If you are not you then you are just a redundant toy for God and you will eventually just disappear. Your consciousness will be wasted.
Regards
DL
I'm certainly "me," and my consciousness is certainly my consciousness, as is true of you. You read my words, and conclude that I have written them, and generate an idea of "who" I am. Of course, the physical aspect is unimportant. I've had people on here say they think I'm a skinny bespectacled type.... I do wear glasses for distances, but it turns out I'm more overweight than underweight. But physical impressions are unimportant; you get an idea of the thoughts I put out there, and vice versa. You take these things as a unit and decide I am another individual. I decide I am another individual.

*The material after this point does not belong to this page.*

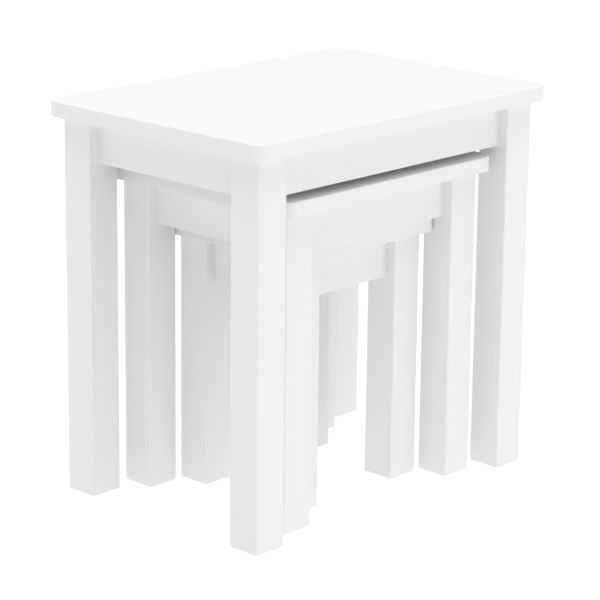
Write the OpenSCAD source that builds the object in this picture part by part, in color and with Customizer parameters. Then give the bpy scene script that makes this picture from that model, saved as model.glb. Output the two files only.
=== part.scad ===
// Nest of three painted wooden tables. Each one stands inside the next larger one,
// with its top below the larger table's aprons and its legs between the larger legs.
// Origin: on the floor, under the middle of the large top. +Z is up, X is along the
// long sides, and -Y is the front. All sizes are in millimetres.

/* [Large table] */
// Width of the large top, along X
large_w = 500; // [480:1:560]
// Depth of the large top, along Y
large_d = 350; // [340:1:400]
// Height of the large table over its top
large_h = 480; // [475:1:560]

/* [Medium table] */
// Width of the medium top, which passes between the large table's front legs
medium_w = 360; // [358:1:376]
// Depth of the medium top
medium_d = 300; // [280:1:320]
// Height of the medium table, which passes under the large table's aprons
medium_h = 400; // [399:1:405]

/* [Small table] */
// Width of the small top, which passes between the medium table's front legs
small_w = 238; // [220:1:239]
// Depth of the small top
small_d = 220; // [210:1:250]
// Height of the small table, which passes under the medium table's aprons
small_h = 328; // [280:1:329]

/* [Tops] */
// Thickness of the three tops
top_t = 18; // [16:0.5:19]
// Corner radius of the large and medium tops, seen from above
corner_r = 18; // [5:0.5:25]
// Corner radius of the small top
small_corner_r = 9; // [5:0.5:20]
// How far a top stands out past its legs
overhang = 15.5; // [12:0.5:16]
// How far the small top stands out past its legs at its two ends
small_end_overhang = 9.5; // [5:0.5:12]

/* [Legs] */
// Side of a square leg
leg_size = 44; // [40:0.5:44.5]
// Rounding of a leg's long edges
leg_edge_r = 2; // [1:0.5:4]

/* [Aprons] */
// Height of an apron
apron_h = 52.5; // [50:0.5:53.5]
// Thickness of an apron
apron_t = 18; // [16:0.5:18]
// How far an apron is set back from the outer faces of the legs
apron_setback = 14; // [10:0.5:14]

/* [Corner blocks] */
// Height of a corner block
block_h = 44; // [40:1:50]
// Thickness of a corner block, measured along its bolt
block_t = 18; // [17:0.5:20]

/* [Fasteners] */
// Diameter of a hanger bolt
bolt_d = 8; // [6:1:8]
// Length of a hanger bolt in the leg
bolt_grip = 34; // [25:1:36]
// Diameter of a dowel
dowel_d = 8; // [6:1:8]
// Length of a dowel, half of it in the leg and half in the apron
dowel_len = 30; // [20:1:30]
// Diameter of a screw's shank
screw_d = 4; // [3:0.5:4]

/* [Glides] */
// Diameter of a glide
glide_d = 22; // [16:1:30]
// Height of a glide below the leg
glide_h = 1.5; // [1:0.5:3]

/* [Hidden] */
$fn = 48;

// name, width, depth, height, end overhang, corner radius
TABLES = [
    ["large", large_w, large_d, large_h, overhang, corner_r],
    ["medium", medium_w, medium_d, medium_h, overhang, corner_r],
    ["small", small_w, small_d, small_h, small_end_overhang, small_corner_r]
];
function name(t) = t[0];
function width(t) = t[1];
function depth(t) = t[2];
function height(t) = t[3];
function end_overhang(t) = t[4];
function radius(t) = t[5];

// Half the distance between the legs' outer faces, along X and along Y
function leg_x(t) = width(t) / 2 - end_overhang(t);
function leg_y(t) = depth(t) / 2 - overhang;
// Height of the top's underside, and of the hanger bolts, halfway up the aprons
function under(t) = height(t) - top_t;
function bolt_z(t) = under(t) - apron_h / 2;

// name, and which side it is on: -1 is left or front, 1 is right or back
LONG_SIDES = [["front", -1], ["back", 1]];
END_SIDES = [["left", -1], ["right", 1]];
CORNERS = [for (y = LONG_SIDES, x = END_SIDES) [str(y[0], "_", x[0]), x[1], y[1]]];
GROUPS = ["hanger_bolts", "washers", "nuts", "dowels", "block_screws", "top_screws", "glides"];

// A corner's frame has its origin at the leg's outer corner, on the floor, with X and Y
// both pointing into the table. These are places in that frame.
apron_inner = apron_setback + apron_t;
apron_middle = apron_setback + apron_t / 2;
leg_middle = leg_size / 2;
// The leg's inner edge is cut flat where the corner block pulls it tight. The block's two
// long faces reach this far along each apron.
block_near = 14;
block_far = block_near + block_t * sqrt(2);
flat_middle = apron_inner + block_near / 2;

// Added to a bore's diameter: for a fastener that bites, and for one that passes through
bite = 0.1;
slack = 0.6;
// Added to a bore's depth, and how far a cutter stands out of the face that it cuts
spare = 0.5;
proud = 1;

washer_d = 16;
washer_t = 1.6;
nut_flats = 13;
nut_h = 6.5;
bolt_end = 4;
bolt_len = bolt_grip + block_t + washer_t + nut_h + bolt_end;

head_d = 7.5;
head_h = 2.5;
head_bore_d = 9;
// Block screw: how far it is along the apron from the apron's inner corner, how far above
// the hanger bolt, how far its head is from the apron, and how deep it goes
block_screw_along = 31;
block_screw_rise = 12;
block_screw_seat = 5;
block_screw_depth = 13;
// Top screw: its place from the inner faces of the two aprons, how far its head is sunk
// in the block's underside, and how deep it goes in the top
top_screw_x = 22;
top_screw_y = 8;
top_screw_sink = 6;
top_screw_depth = 12;

// Each end of an apron has two dowels, this far above and below the hanger bolt
dowel_rise = 16;

nail_d = 3;
nail_len = 14;

// Draws its children in the frame of the corner on that side of the table
module at_corner(t, x_side, y_side) {
    translate([x_side * leg_x(t), y_side * leg_y(t), 0])
        mirror([x_side > 0 ? 1 : 0, 0, 0])
            mirror([0, y_side > 0 ? 1 : 0, 0])
                children();
}

module at_corners(t) {
    for (c = CORNERS)
        at_corner(t, c[1], c[2])
            children();
}

// Draws its children, and again with X and Y swapped
module both_ways() {
    children();
    mirror([1, -1, 0])
        children();
}

// Stands its children on the middle of the leg's flat, pointing into the table
module on_diagonal(z) {
    translate([flat_middle, flat_middle, z])
        rotate([0, 0, 45])
            rotate([0, 90, 0])
                children();
}

// The two dowels between a leg and the apron along X
module dowel_pair(t, d, length) {
    for (side = [-1, 1])
        translate([leg_size - length / 2, apron_middle, bolt_z(t) + side * dowel_rise])
            rotate([0, 90, 0])
                cylinder(d = d, h = length);
}

// A cylinder on the block screw's axis, between two distances from the apron along X
module on_block_screw(t, d, from, to) {
    translate([apron_inner + block_screw_along, apron_inner + from, bolt_z(t) + block_screw_rise])
        rotate([-90, 0, 0])
            cylinder(d = d, h = to - from);
}

// A cylinder on the top screw's axis, between two heights over the top's underside
module on_top_screw(t, d, from, to) {
    translate([apron_inner + top_screw_x, apron_inner + top_screw_y, under(t) + from])
        cylinder(d = d, h = to - from);
}

module tube(d, bore, h) {
    difference() {
        cylinder(d = d, h = h);
        translate([0, 0, -proud])
            cylinder(d = bore, h = h + 2 * proud);
    }
}

module rounded_rectangle(w, d, r) {
    square([w - 2 * r, d], center = true);
    square([w, d - 2 * r], center = true);
    for (x = [-1, 1], y = [-1, 1])
        translate([x * (w / 2 - r), y * (d / 2 - r)])
            circle(r = r);
}

module tabletop(t) {
    color("white")
        difference() {
            translate([0, 0, under(t)])
                linear_extrude(top_t)
                    rounded_rectangle(width(t), depth(t), radius(t));
            at_corners(t)
                both_ways()
                    on_top_screw(t, screw_d + bite, -proud, top_screw_depth + spare);
        }
}

module leg(t, c) {
    color("white")
        at_corner(t, c[1], c[2])
            difference() {
                translate([leg_middle, leg_middle, glide_h])
                    linear_extrude(under(t) - glide_h)
                        rounded_rectangle(leg_size, leg_size, leg_edge_r);
                on_diagonal(under(t) - block_h / 2)
                    translate([-block_h / 2 - proud, -leg_size / 2, 0])
                        cube([block_h + 2 * proud, leg_size, leg_size]);
                on_diagonal(bolt_z(t))
                    translate([0, 0, -bolt_grip - spare])
                        cylinder(d = bolt_d + bite, h = leg_size);
                both_ways()
                    dowel_pair(t, dowel_d + bite, dowel_len + 2 * spare);
                translate([leg_middle, leg_middle, 0])
                    cylinder(d = nail_d + bite, h = glide_h + nail_len + spare);
            }
}

// An apron along X, in the frame of the corner at its low end
module apron(t, length) {
    middle = leg_size + length / 2;
    difference() {
        translate([leg_size, apron_setback, under(t) - apron_h])
            cube([length, apron_t, apron_h]);
        for (far_end = [0, 1])
            translate([middle, 0, 0])
                mirror([far_end, 0, 0])
                    translate([-middle, 0, 0]) {
                        dowel_pair(t, dowel_d + bite, dowel_len + 2 * spare);
                        on_block_screw(t, screw_d + bite, -block_screw_depth - spare, proud);
                    }
    }
}

module long_apron(t, y_side) {
    color("white")
        at_corner(t, -1, y_side)
            apron(t, 2 * (leg_x(t) - leg_size));
}

module end_apron(t, x_side) {
    color("white")
        at_corner(t, x_side, -1)
            mirror([1, -1, 0])
                apron(t, 2 * (leg_y(t) - leg_size));
}

module corner_block(t, c) {
    color("burlywood")
        at_corner(t, c[1], c[2])
            difference() {
                translate([apron_inner, apron_inner, under(t) - block_h])
                    linear_extrude(block_h)
                        polygon([[block_near, 0], [block_far, 0], [0, block_far], [0, block_near]]);
                on_diagonal(bolt_z(t))
                    translate([0, 0, -proud])
                        cylinder(d = bolt_d + slack, h = block_t + 2 * proud);
                both_ways() {
                    on_block_screw(t, screw_d + slack, -proud, block_far);
                    on_block_screw(t, head_bore_d, block_screw_seat, block_far);
                    on_top_screw(t, screw_d + slack, -block_h - proud, proud);
                    on_top_screw(t, head_bore_d, -block_h - proud, -block_h + top_screw_sink);
                }
            }
}

module hanger_bolts(t) {
    color("silver")
        at_corners(t)
            on_diagonal(bolt_z(t))
                translate([0, 0, -bolt_grip])
                    cylinder(d = bolt_d, h = bolt_len);
}

module washers(t) {
    color("silver")
        at_corners(t)
            on_diagonal(bolt_z(t))
                translate([0, 0, block_t])
                    tube(washer_d, bolt_d + slack, washer_t);
}

module nuts(t) {
    color("silver")
        at_corners(t)
            on_diagonal(bolt_z(t))
                translate([0, 0, block_t + washer_t])
                    difference() {
                        cylinder(d = nut_flats / cos(30), h = nut_h, $fn = 6);
                        translate([0, 0, -proud])
                            cylinder(d = bolt_d + bite, h = nut_h + 2 * proud);
                    }
}

module dowels(t) {
    color("tan")
        at_corners(t)
            both_ways()
                dowel_pair(t, dowel_d, dowel_len);
}

module block_screws(t) {
    color("goldenrod")
        at_corners(t)
            both_ways() {
                on_block_screw(t, screw_d, -block_screw_depth, block_screw_seat);
                on_block_screw(t, head_d, block_screw_seat, block_screw_seat + head_h);
            }
}

module top_screws(t) {
    seat = -block_h + top_screw_sink;
    color("goldenrod")
        at_corners(t)
            both_ways() {
                on_top_screw(t, screw_d, seat, top_screw_depth);
                on_top_screw(t, head_d, seat - head_h, seat);
            }
}

module glides(t) {
    color("gainsboro")
        at_corners(t)
            translate([leg_middle, leg_middle, 0]) {
                cylinder(d = glide_d, h = glide_h);
                cylinder(d = nail_d, h = glide_h + nail_len);
            }
}

for (t = TABLES) {
    tabletop(t);
    for (c = CORNERS) {
        leg(t, c);
        corner_block(t, c);
    }
    for (s = LONG_SIDES) {
        long_apron(t, s[1]);
    }
    for (s = END_SIDES) {
        end_apron(t, s[1]);
    }
    hanger_bolts(t);
    washers(t);
    nuts(t);
    dowels(t);
    block_screws(t);
    top_screws(t);
    glides(t);
}
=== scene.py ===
"""Detailed pieces and finishes for a nest of three painted tables, built on the CAD frame.

Everything is in metres in the frame's own axes: +Z up, X along the long sides, -Y the front.
Each table's boards, legs and blocks take their sizes from its CAD nodes; the hardware has
the same sizes as in the CAD model.
"""

import math

import bmesh
import bpy
from mathutils import Matrix, Quaternion, Vector


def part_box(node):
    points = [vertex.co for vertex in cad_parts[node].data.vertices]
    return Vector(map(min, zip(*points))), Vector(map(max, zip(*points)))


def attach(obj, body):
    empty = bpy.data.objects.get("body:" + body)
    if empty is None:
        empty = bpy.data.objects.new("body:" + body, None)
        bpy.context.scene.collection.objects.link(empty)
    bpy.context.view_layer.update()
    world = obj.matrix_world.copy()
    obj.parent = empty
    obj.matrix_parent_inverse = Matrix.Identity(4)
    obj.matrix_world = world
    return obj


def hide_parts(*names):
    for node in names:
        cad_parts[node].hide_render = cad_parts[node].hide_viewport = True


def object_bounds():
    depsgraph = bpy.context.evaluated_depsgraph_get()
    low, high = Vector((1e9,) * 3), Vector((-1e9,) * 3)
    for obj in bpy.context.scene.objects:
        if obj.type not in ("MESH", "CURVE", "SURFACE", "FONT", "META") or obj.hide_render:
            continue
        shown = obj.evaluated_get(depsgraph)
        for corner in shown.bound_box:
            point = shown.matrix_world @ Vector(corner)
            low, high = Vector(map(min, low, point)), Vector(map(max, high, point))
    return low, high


TAU = 2 * math.pi
MM = 0.001
# How close together counts as the same height
NEAR = 0.01 * MM

TABLES = ("large", "medium", "small")
# How many quarter turns take the front left corner, or the front side, to each other one
CORNERS = {"front_left": 0, "front_right": 1, "back_right": 2, "back_left": 3}
SIDES = {"front": 0, "right": 1, "back": 2, "left": 3}

# Tops: the radius of their corners seen from above, and of their upper and lower edges
CORNER_RADIUS = {"large": 18 * MM, "medium": 18 * MM, "small": 9 * MM}
TOP_EDGE = 0.8 * MM
TOP_LOWER_EDGE = 0.5 * MM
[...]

We all agree I am another individual.
And since certainly all this gathering of impressions, abstraction to symbol, and symbol manipulation happens in a one-consciousness-per-organism way, it makes
sense for us to discuss "me," "you," etc.
But all of these subdivisions into selves can easily be part of the One great evolving thought that is God. Since what we do in our "selves" is so intensely symbolic (in our way of considering it, of a "high" level of consciousness,) I suspect we humans play a big part, at least for our local level, in that One. Of course, we do inhabit one planet orbiting one middling-size star about two-thirds of the way out from the middle of an unremarkable spiral galaxy. There's a
lot of stuff out there... even if there weren't seven billion of
us, certainly those "bright spots" of consciousness are far from the only ones. And that's to say nothing of the part being played in the One by those small ants (taken together -- which is how they "think.")
By saying one or another person is a "toy" of God, you still insist on separating creator from creation, which is a fundamental difference between us -- or more to the point, between the symbolic systems local to our respective organisms.